Billet : Locutions, tournures, elles nous manquent déjà

Par Alain Kaminski

Les jours, les mois, les années passent, les décennies s’écoulent, si vite au point qu’une génération entière, celle d’après-guerre, a déjà un vécu. Elle aura connu celles et ceux qui venaient de loin, de ces mornes plaines d’Europe de l’Est ou de l’autre rivage de la Méditerranée. Un jour viendra où la façon de parler pour certains, une syntaxe hasardeuse pour d’autres, et surtout un accent savoureux ne seront plus qu’une vieille connaissance, une saveur d’antan, une madeleine de Proust. Mais la nostalgie ne doit laisser place à la tristesse. Ces intonations et ces fautes de grammaire, ces barbarismes et ces solécismes, ne doivent que procurer joie et bonheur quel que soit le moment de la journée où l’on pense toujours à ces personnes qui ne sont plus de ce monde où à celles auxquelles l’on souhaite longue vie.

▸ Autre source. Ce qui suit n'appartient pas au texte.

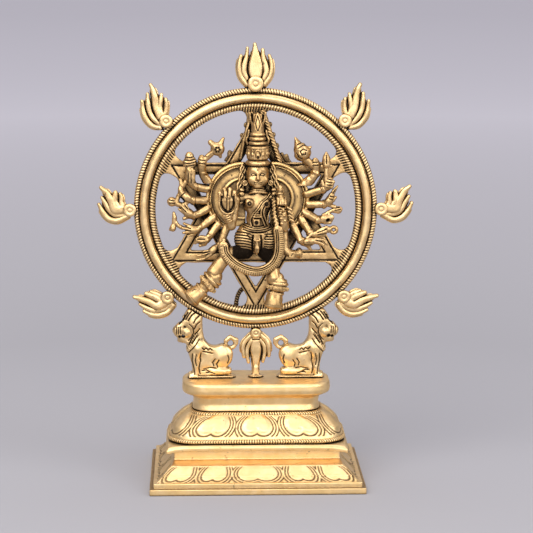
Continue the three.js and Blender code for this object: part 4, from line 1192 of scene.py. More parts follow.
def star_flat(x, z):
    away = np.full(np.broadcast(x, z).shape, 1e9)
    for up in (1, -1):
        within = triangle_distance(x, z, STAR_INRADIUS, up)
        opening = triangle_distance(x, z, STAR_INRADIUS - STAR_STRIP, up)
        away = np.minimum(away, np.maximum(within, -opening))
    for k in range(6):
        turn = math.radians(90 + 60 * k)
        out = x * math.cos(turn) + (z - STAR_Z) * math.sin(turn)
        across = np.abs(-x * math.sin(turn) + (z - STAR_Z) * math.cos(turn))
        away = np.minimum(away, np.maximum(across - STAR_FOOT, np.abs(out - 49) - 8))
    ring = np.abs(np.hypot(x, z - WHEEL_Z) - ROPE_INNER - 0.3) - 0.5
    return soft_min(away, ring, 5.5)


def build_star():
    clay = Clay((-57, -1.9, 92), (57, 1.9, 206), 0.34)
    clay.add(slab(star_flat, (-57, 92), (57, 206), 0, 1.5, 0.45), 0)
    inset = 1.15
    for up in (1, -1):
        for inradius in (STAR_INRADIUS - inset, STAR_INRADIUS - STAR_STRIP + inset):

            def line(x, y, z):
                away = triangle_distance(x[:, :, 0], z[0], inradius, up)
                depth = 0.34 * groove(away, 0.3)
                far = np.hypot(x[:, :, 0], z[0] - WHEEL_Z)
                return (depth * smooth_step(54 - far, 0, 2))[:, None, :]

            clay.relief((-57, -2, 92), (57, 2, 206), line, 1.0)

    def serrate(x, y, z):
        flat_x, flat_z = x[:, :, 0], z[0]
        far = np.hypot(flat_x, flat_z - WHEEL_Z)
        turn = np.arctan2(flat_z - WHEEL_Z, flat_x)
        cuts = np.abs(np.cos(turn * 116 + (far - 54) * 0.5)) ** 6
        return (0.42 * cuts * smooth_step(far, 52.8, 53.8))[:, None, :]

    clay.relief((-57, -3, 92), (57, 0, 206), serrate, 0.9)

    # painted shadow: within an oval of 36 by 27 mm round the figure the star is sunk 0.2 mm and darkened
    # (0.42), as the shade the figure casts on it
    def shadow(x, y, z):
        flat_x, flat_z = x[:, :, 0], z[0]
        away = np.hypot((flat_x - FIGURE_X) / 36, (flat_z - 152) / 27)
        return (0.2 * smooth_step(1.04 - away, 0, 0.16))[:, None, :]

    clay.relief((-57, -3, 92), (57, 0, 206), shadow, 0.42)
    clay.roughen(0.12, 9, 31)
    clay.cut(beyond_rim(ROPE_INNER + 0.9))
    clay.skin("star_frame", ANTIQUED, 0.06, name="star_detail")


ARCH_OUTER = [
    (-13.6, 175), (-15, 179), (-13.8, 182.4), (-11, 181.2), (-8.2, 184.4), (-6, 190), (-4.6, 197),
    (-3, 203), (5.4, 203), (8.2, 197), (10.6, 190), (12.6, 184), (15, 179.4), (18, 180), (19.4, 177),
    (18.4, 173.4),
]
ARCH_INNER = [(-7.8, 172), (-6, 182), (-2.6, 194), (1, 199.4), (4.6, 194), (8, 182), (12.4, 172)]
ARCH_KNOTS = [
    (-4.6, 196), (-6.6, 190), (-8.8, 184.4), (-11.4, 179),
    (8.4, 196), (10.4, 190.4), (12.4, 184.6), (15, 179.4),
]


def build_arch():
    low, high = box_mm("back_arch")
    middle, half = (low[1] + high[1]) / 2, (high[1] - low[1]) / 2
    clay = Clay(low - (2, 0.6, 2), high + (2, 0.6, 2), 0.28)
    clay.add(plate(drawn(curve(ARCH_OUTER, 3, True)), middle, half, 0.9), 0)
    clay.cut(plate(drawn(curve(ARCH_INNER, 3, True)), middle, 3 * half, 0.2))
    for x, z in drawn(ARCH_KNOTS):
        clay.add(egg((x, low[1] + 0.3, z), (1.3, 0.9, 1.6)), 0.3)
    clay.roughen(0.15, 4, 33)
    clay.skin("back_arch", ANTIQUED, 0.03, tarnish=0.3)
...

Je me souviens de mon défunt père qui un jour avait très mal aux genoux et arrivait en boitant à la rencontre d’amis anciens combattants. Il me disait d’ailleurs en yiddish « gueb a kik, ich shlept a fiis » soit regarde je traîne la patte. Un de ses amis, issu d’une vieille famille aristocrate de province lui lança : « Alors Léon, tu clopines ? » Mon père me glissa à l’oreille « Vouz octo qué zougt, ich ob… ine copine ? » soit qu’est-ce qu’il a dit, que j’ai une copine ? Magnifique tout cela, ces mots qui ne pouvaient être compris par un vieux juif polonais… clopiner ! J’ai vite traduit pour mon père par « shlept a fiis » finalement c’est bien clopiner. Je l’entends encore me dire : « Fais mieux comme t’entends lé faire mieux » ou bien « fais-en moi un verre du thé » J’aimais lui faire du thé rien que pour entendre la formulation de la demande. Et avant d’obtenir des résultats d’analyses médicales, il me disait « Mé drayté dé kishkès » littéralement ça me tord les boyaux. Presque intraduisible.
Il y a quelques temps, Madame Fella Scher me disait au téléphone : « Méssiers Kaminski, Véné mé vouar, jé vous férai ine keiskich’n (un gâteau au fromage) comme dons votre vie vous né l’avez encore jamais mongeï ». Je passerai bientôt la voir, pour elle, pour le gâteau, mais surtout pour boire ses paroles.
Venant de l’autre côté de la Méditerranée, c’est également le royaume des saveurs. J’avais relevé une curiosité qui m’étonne toujours lorsque je demande quelque chose à ma belle-mère à qui je souhaite une longue vie. Elle me répond toujours « Pourquoi, c’est pas la peine » ou bien « on n’en a pas besoin ». Bizarre tout cela. Je finis par me demander si ma mémoire, qui certes n’est peut-être plus ce qu’elle fut, ne me confirmerait pas que j’avais pas déjà eu droit à ce genre de réponses lorsque je lui demandai la main de sa fille il y a cinquante ans. Mais bon, je continue à lui raconter des choses, d’échanger, et pour me confirmer que mon propos ne l’intéresse jamais, elle me dit « Allez, on s’en fout » ou bien « Et d’où je sais, moi ? ». C’est magnifique et ses phrases assorties d’intonations venues de lointains rivages ensoleillés resteront inoubliables même noyées dans des billevesées et des balivernes. Un scénariste les achèterait au prix fort. Et mon défunt beau-père, au sens inné de la formule, me disait un jour dans un restaurant où je le conviais mais dont le plat venait à tarder pour être servi « Pas grave, il vaut mieux attendre la bouffe plutôt que la bouffe t’attende ». Mon beau-père était comme ses mots, magnifique.
Allez, sachons savourer tous ces dires, toutes ces phrases, toutes ces paroles, elles resteront à jamais notre poésie.